Y mientras todos afilan la dentadura en Mistura, la cultura del país se derrumba. Les apuesto que si al inefable Masías le propusiéramos una cuchipanda gastronómica en el parque Kennedy, en vez de la feria del libro, corriendo atracaría. Contra ese estúpido gastronomismo es que me rebelo. Contra esa pérdida de valor de las cosas. ¿Quién ha dicho algo contra la nueva ley de patrimonio cultural, que permite que se licite y se venda Puruchuco o Pachacámac, con leyes amañadas del corrupto Congreso. A ningún apologista del bitute le interesa la defensa de manifestaciones más elevadas de la cultura, pues la identidad ha quedado reducida a la sartén y la paila. Qué distorsión por dios. Mientras tanto la Biblioteca Nacional ha sido literalmente ocupada por la burocracia del ministerio de Educación y los libros y documentos históricos se hacen humo tras una picaronada de Saltaperico y el ministro Chang.
Ese desprecio a cualquier manifestación cultural que se eleve por sobre el pedestre arte del yantar no es nuevo y está bastante generalizado entre las clases acomodadas. Los intelectuales lo único que hacen es repetirlo, sistematizarlo. Un día le oí comentar a un destacado minero. ¿La poesía? Aj, para qué sirve la poesía… Cuántos miembros de la Confiep habrán leído "La casa de cartón" o al Vargas Llosa de "Conversación en la Catedral" o "La guerra del fin del mundo", porque casi todo lo posterior es deleznable. Cómo será de obtusa nuestra burguesía, que su principal vocero, Aldito Mariátegui, por confesión propia en su columna, dice que prefiere a Pedro Beltrán Espantoso que a su abuelo.
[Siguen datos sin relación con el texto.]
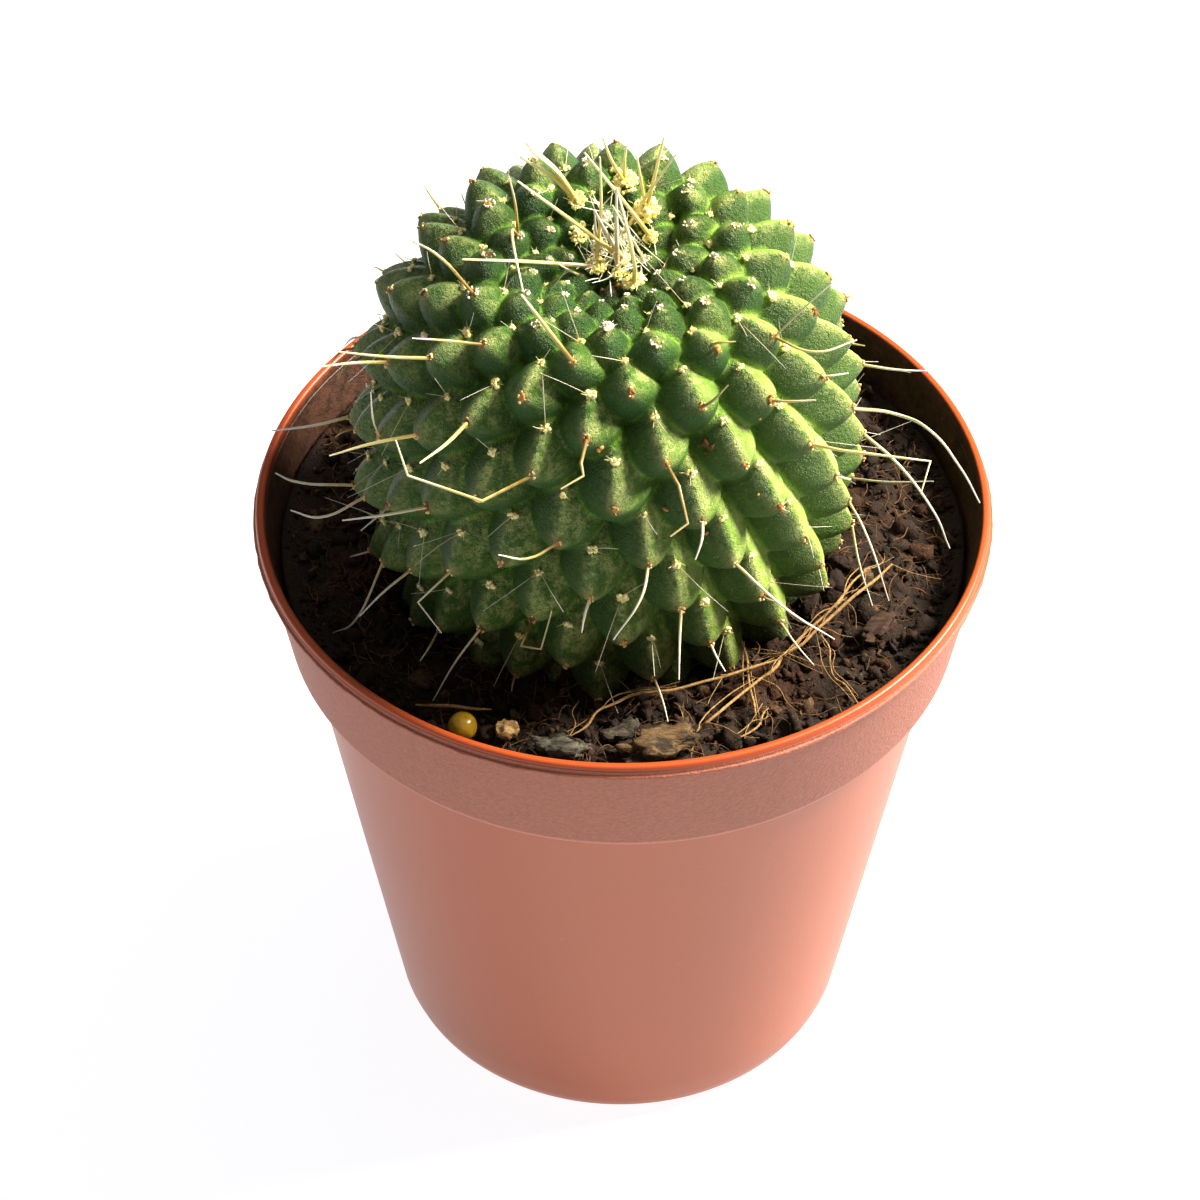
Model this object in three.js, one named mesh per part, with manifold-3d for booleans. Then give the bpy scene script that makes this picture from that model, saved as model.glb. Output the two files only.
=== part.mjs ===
// A round cactus with pointed tubercles in a small moulded plastic pot.
// Millimetres, +Z up, origin at the middle of the pot's base on the ground.
import * as THREE from "three";
import { mergeVertices } from "three/addons/utils/BufferGeometryUtils.js";
import Module from "manifold-3d";

const wasm = await Module();
wasm.setup();

// ---- driving dimensions -------------------------------------------------------------

const pot = {
  height: 60,
  rimRadius: 32.5,
  wall: 0.7,
  lipHeight: 1.05,
  lipOverhang: 0.55,
  collarHeight: 12.7,
  collarFootRadius: 30,
  bodyTopRadius: 28.55,
  baseRadius: 20.6,
  footCorner: 2.5,
  footRingInnerRadius: 16.6,
  baseRise: 1.2,
  floor: 0.9,
  edge: 0.3,
  notches: 6,
  notchRadius: 2,
  notchCentreHeight: 0.6,
  notchAngle: -33,
  segments: 64,
};

const soil = {
  level: 55.2,
  gap: 0.3,
  bump: 0.45,
  shoulder: 2,
  segments: 40,
  rings: 9,
};

// The stem is a barrel with a sunken crown. Its tubercles sit in golden-angle order.
const stem = {
  centre: [-1.45, -2.75, 70.3],
  lean: 7.85,
  radius: 20.6,
  halfHeight: 27,
  squareness: 2.43,
  crownSink: 6.7,
  crownWidth: 0.375,
  oval: 1.08,
  buriedDepth: -20,
  heelDepth: -21.6,
  grooveShare: 0.5,
  grooveLimit: 2.7,
  segments: 54,
  rings: 42,
};

const lattice = {
  turn: 137.489,
  firstAngle: 0.74,
  count: 215,
  youngArea: 3.25,
  grownArea: 34.65,
  growthSpan: 55,
  growthPower: 2.24,
};

const spineRadius = 0.15;
const spineClearance = 0.4;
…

Parece que históricamente las grandes crisis producen una explosión de la glotonería limeña. Después de la derrota con Chile las clases acomodadas de Lima se dedicaron al divino trague. Mi buen amigo Rafael Sánchez Concha me hace recordar un texto de Manuel González Prada, llamado “Los ventrales”, que está en “Horas de Lucha” y puede verse en Internet: http://evergreen.loyola.edu/tward/www/gp/libros/horas/horas14.html
Para mi sorpresa no se trata de arqueología del pensamiento peruano. El tiempo parece que no hubiera pasado. Todo sigue igual:
¿Qué harán ahora en Lima? Si hoy, en alguna parte del Globo nos dirigieran la misma interrogación, nosotros no vacilaríamos en contestar: lo que en Lima hacen ahora es comer. Los almuerzos suceden a los almuerzos, los lunches a los lunches, las comidas a las comidas, las cenas a las cenas. Se engulle sólidos y se bebe líquidos a punto que bajo el lema de Vida Social o Notas Sociales, los diarios serios han abierto una sección especialmente consagrada a contarnos dónde funcionan con mayor actividad las cucharas, los tenedores y las copas. Hay la bolsa culinaria, como hay la bolsa mercantil. Ese banquetear de Lima (digamos de una fracción limeña) contrasta con la miseria general del país, da la falsa nota de regocijo en el doloroso concierto del Perú…
La cultura que hace bien al espíritu no es ni el combo, ni el fútbol, ni el pisco y los caballos de paso. Esas cosas sobredimensionadas enbrutecen, abotagan las neuronas, nos vuelven ventrales y ventrudos. No se construyen naciones sobre bases tan endebles y ramplonas.
Finalmente debo decir para desgracia de Fernando Vivas, que intentó refutarme en El Comercio, que el gastronomismo sí es una ideología en el peor sentido del término, y puro opio, con el perdón de la amapola. Es neoliberalismo con envoltura gastrointestinal y sabor final a pedo. Perdonen que sea tan pesado por recordarles estas cosas.
(*) Tengo el convencimiento de que el Perú se jodió no una sino muchas veces.